2. Anthropologisch-religionspsychologische Reflexion der Glaubenskultur des Christentums

Die Arbeit an einer praktisch-theo­logischen Anthropologie als Dreh- und Angelpunkt einer zeitgenössischen, dem Menschsein des Menschen entsprechenden Theorie und Praxis der Religion ist in den letzten Jahren weiter in den Fokus meiner Forschungen gerückt. Diese Schwerpunktbildung ergibt sich u. a. aus dem praktisch-theologischen Bedarf an einem anthropologisch stimmigen Begriff vom Menschsein, der mehr leistet, als die soteriologischen Weichenstellungen des 16. Jahrhunderts korrekt abzubilden. Die Gestaltung von Gottesdiensten und Predigten ist oft an einer Anthropologie orientiert, die auf das Konzept der Rechtfertigung des Sünders reduziert ist. In der zentralen, alle Human- und Geisteswissenschaften vereinenden Frage nach Menschen genügt es aber nicht, ein vermeintlich „biblisches Menschenbild“ gegen anthropologische Einsichten seit der Aufklärung zu verteidigen und es z. B. gegen „das moderne Leistungsprinzip“ zu entfalten. Es ist unausweichlich, den Menschen als Subjekt seines Lebens in den Blick zu bekommen, wozu u. a. eigene Urteile, begründete Entscheidungen und ein geklärter eigener Wille gehören.

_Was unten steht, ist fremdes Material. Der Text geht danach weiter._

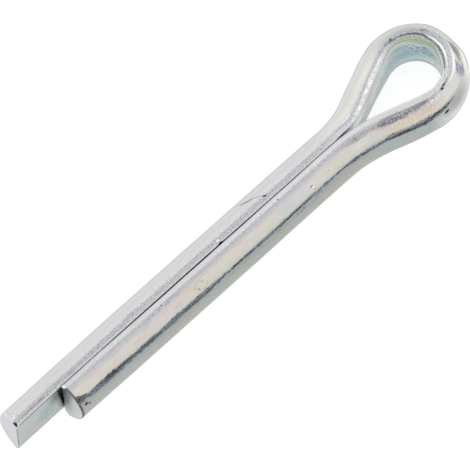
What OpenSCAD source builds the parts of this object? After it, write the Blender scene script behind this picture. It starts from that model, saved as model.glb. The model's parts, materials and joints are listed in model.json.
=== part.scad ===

Ohne solche Instrumente der Lebensgestaltung können sich Menschen ihrem Leben nicht mit Hingabe und Leidenschaft zuwenden, nicht wirklich „in einem eigenen Leben ankommen“. Der Glaubenskultur des Christentums entspricht jedoch nur eine religiöse Praxis, die den Menschen als Menschen zum Vorschein kommen lässt. Hierfür Perspektiven zu entwickeln, setzt eine Fortsetzung des interdisziplinären Dialogs mit Humanwissenschaften (wie z. B. der Neurobiologie und der Kognitionspsychologie) voraus, die bis vor wenigen Jahren kaum als Gesprächspartner der Praktischen Theologie im Blick waren.